在新时代法治建设的背景下,公民的权利意识不断增强,立案登记制度的革新、行政复议制度的完善以及信息公开条例的出台等等政策规定都在传递国家对于公民行使民主权利的保障,然而权利的行使不仅需要保障,日益涌现权利滥用现象也在警示着规制权利、恰当行使权利的必要性。当权利的通道变成居心不良者滥以伤害国家机器的工具,便偏离了权利设置的目的。行政诉讼,本是公民行使监督权利防止国家权力滥用的民间督查机构,不是少部分人赖以宣泄情绪、报复政府的施压工具。频发的滥诉行为,反映的是民众对于权利不审慎的行使,也是国家行政诉讼体制建设的不完善。面对滥诉,从程序上进行识别规制,并建立配套的预防与惩戒机制,是规范权利行使的必要之举,也是推动形成民众敢用权利、会用权利、善用权利的法治环境的必经之路。

注释:

①参见《最高法院公报》2015年11期(总第229期),第43页以下。笔者对案例内容作了归纳。

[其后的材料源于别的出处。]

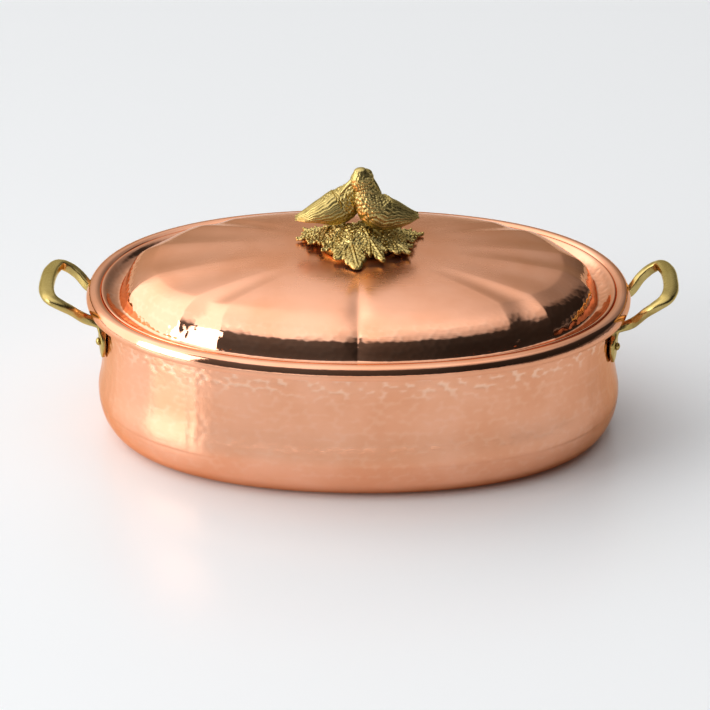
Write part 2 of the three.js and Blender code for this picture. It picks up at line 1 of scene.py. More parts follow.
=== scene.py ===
# Hammered copper roasting pan with its ridged lid, brass handles and bird finial.
import math
import bmesh
import bpy
import numpy as np
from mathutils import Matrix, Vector

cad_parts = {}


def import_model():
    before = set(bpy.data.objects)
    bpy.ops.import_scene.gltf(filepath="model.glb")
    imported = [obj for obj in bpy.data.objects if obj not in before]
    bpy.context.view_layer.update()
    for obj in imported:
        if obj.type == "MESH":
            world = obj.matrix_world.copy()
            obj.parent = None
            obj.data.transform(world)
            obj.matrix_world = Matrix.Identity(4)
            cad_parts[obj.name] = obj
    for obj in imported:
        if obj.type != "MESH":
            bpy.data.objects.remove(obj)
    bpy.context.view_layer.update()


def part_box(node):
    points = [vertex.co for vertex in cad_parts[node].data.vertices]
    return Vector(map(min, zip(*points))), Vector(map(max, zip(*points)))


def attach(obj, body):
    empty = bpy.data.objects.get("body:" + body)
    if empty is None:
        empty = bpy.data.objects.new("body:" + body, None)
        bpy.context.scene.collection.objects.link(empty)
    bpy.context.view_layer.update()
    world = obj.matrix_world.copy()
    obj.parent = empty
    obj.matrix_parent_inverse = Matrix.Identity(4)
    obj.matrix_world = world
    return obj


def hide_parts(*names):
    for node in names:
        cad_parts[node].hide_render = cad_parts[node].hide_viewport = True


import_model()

mm = 0.001


# sizes read from the frame, in millimetres like everything below
def boxOf(node):
    low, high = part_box(node)
    return np.array(low) / mm, np.array(high) / mm


rimLength, rimWidth = boxOf("pan_body")[1][:2]
domeHeight = boxOf("lid_shell")[1][2]
bedTop = boxOf("leaf_bed")[1][2]


# shader maths written as plain expressions
class Wire:
    def __init__(self, graph, socket):
        self.graph = graph
        self.socket = socket

    def maths(self, operation, first, second=0.0):
        return self.graph.node("ShaderNodeMath", {"operation": operation}, {0: first, 1: second})

    def __add__(self, other):
        return self.maths("ADD", self, other)

    __radd__ = __add__

    def __sub__(self, other):
        return self.maths("SUBTRACT", self, other)

    def __rsub__(self, other):
        return self.maths("SUBTRACT", other, self)

    def __mul__(self, other):
        return self.maths("MULTIPLY", self, other)

    __rmul__ = __mul__

    def __truediv__(self, other):
        return self.maths("DIVIDE", self, other)

    def __rtruediv__(self, other):
        return self.maths("DIVIDE", other, self)

    def __pow__(self, other):
        return self.maths("POWER", self, other)

    def __rpow__(self, other):
        return self.maths("POWER", other, self)


# a node tree that hands out wires
class Graph:
    def __init__(self, tree):
        self.tree = tree
        tree.nodes.clear()

    # a node of any kind: its settings first, then the values or links of its sockets
    def node(self, kind, settings=None, values=None, output=0):
        made = self.tree.nodes.new(kind)
        for key, value in (settings or {}).items():
            setattr(made, key, value)
        for key, value in (values or {}).items():
            if isinstance(value, Wire):
                self.tree.links.new(value.socket, made.inputs[key])
            else:
                made.inputs[key].default_value = value
        return Wire(self, made.outputs[output]) if made.outputs else None

    # eases from 0 to 1 while the value runs from low to high
    def ease(self, value, low, high):
        settings = {"interpolation_type": "SMOOTHSTEP"}
        return self.node("ShaderNodeMapRange", settings, {"Value": value, "From Min": low, "From Max": high})

    def noise(self, vector, scale, detail=2.0, roughness=0.5):
        values = {"Vector": vector, "Scale": scale, "Detail": detail, "Roughness": roughness}
        return self.node("ShaderNodeTexNoise", {}, values)

    def blend(self, factor, first, second):
        return self.node("ShaderNodeMix", {"data_type": "RGBA"}, {0: factor, 6: first, 7: second}, 2)

    def stretched(self, vector, stretch):
        return self.node("ShaderNodeVectorMath", {"operation": "MULTIPLY"}, {0: vector, 1: stretch})

    def bump(self, strength, distance, height):
        return self.node("ShaderNodeBump", {}, {"Strength": strength, "Distance": distance, "Height": height})

    # place on the piece, in metres
    def place(self):
        return self.node("ShaderNodeTexCoord", {}, {}, 3)

    # share of painted light that a mesh point asks for: a painted highlight on copper crests between hammer marks,
    # painted shade in brass recesses
    def accent(self):
        return self.node("ShaderNodeAttribute", {"attribute_name": "accent"}, {}, 2)


def newFinish(name):
    material = bpy.data.materials.new(name)
    material.use_nodes = True
    return material, Graph(material.node_tree)


def finishSurface(graph, values):
    shader = graph.node("ShaderNodeBsdfPrincipled", {}, values)
    graph.node("ShaderNodeOutputMaterial", {}, {"Surface": shader})


def rgba(red, green, blue):
    return (red, green, blue, 1.0)


# copper: satin or polished, and paler on the crests between hammer marks, a painted highlight;
# "Ends" are the two values between which something eases in, here and below
copperLook = {
    # the crest colour is the painted highlight on the crests between hammer marks
    "crest": rgba(1.0, 0.62, 0.43),
    "pale": rgba(0.945, 0.475, 0.3),
    "deep": rgba(0.86, 0.385, 0.215),
    "edge": rgba(0.91, 0.68, 0.5),
    "mottle": 26.0, "cloud": 6.5, "cloudShare": 0.4, "patchEnds": (0.35, 0.68),
    "smudge": 57.2, "smudgeEnds": (0.35, 0.75), "smudgeDulling": 0.07,
    "brushed": 900.0, "brushedDulling": 0.05, "detail": 3.0, "bump": 0.0002,
}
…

②参见沈岿:《信息公开申请和诉讼滥用的司法应对——评“陆红霞诉南通市发改委案”》,载《法制与社会发展》2016年第5期。

③参见梁艺:《“滥诉”之辩:信息公开的制度异化及其矫正》,载《华东政法大学学报》2016年第1期。

④参见章剑生:《行政诉讼中滥用诉权的判定——陆红霞诉南通市发展和改革委员会政府信息公开答复案评释》,载《交大法学》2017年第2期。

⑤参见[日]宫泽俊义:《日本国宪法精解》,[日]芦部信喜补订,董璠舆译,中国民主法制出版社1990年版,第169页。

⑥参见杨德文:《滥用诉权的认定与规制》,载《淮北职业技术学院学报》2004年第4期。

⑦参见张海波:《行政诉讼领域“滥诉”亟待明确界定并有效规制》,载《人民法院报》2018年4月19日。

⑧参见张培:《民事权利滥用界说》,载《湖北社会科学》2012年第1期。

⑨闫映全:《行政滥诉的构成及规制》,载《行政法学研究》2017年第4期。

⑩“两要件说”主张诉权由当事人适格和诉的利益两个要件构成。参见江伟等:《民事诉权研究》,法律出版社2002年版,第167页。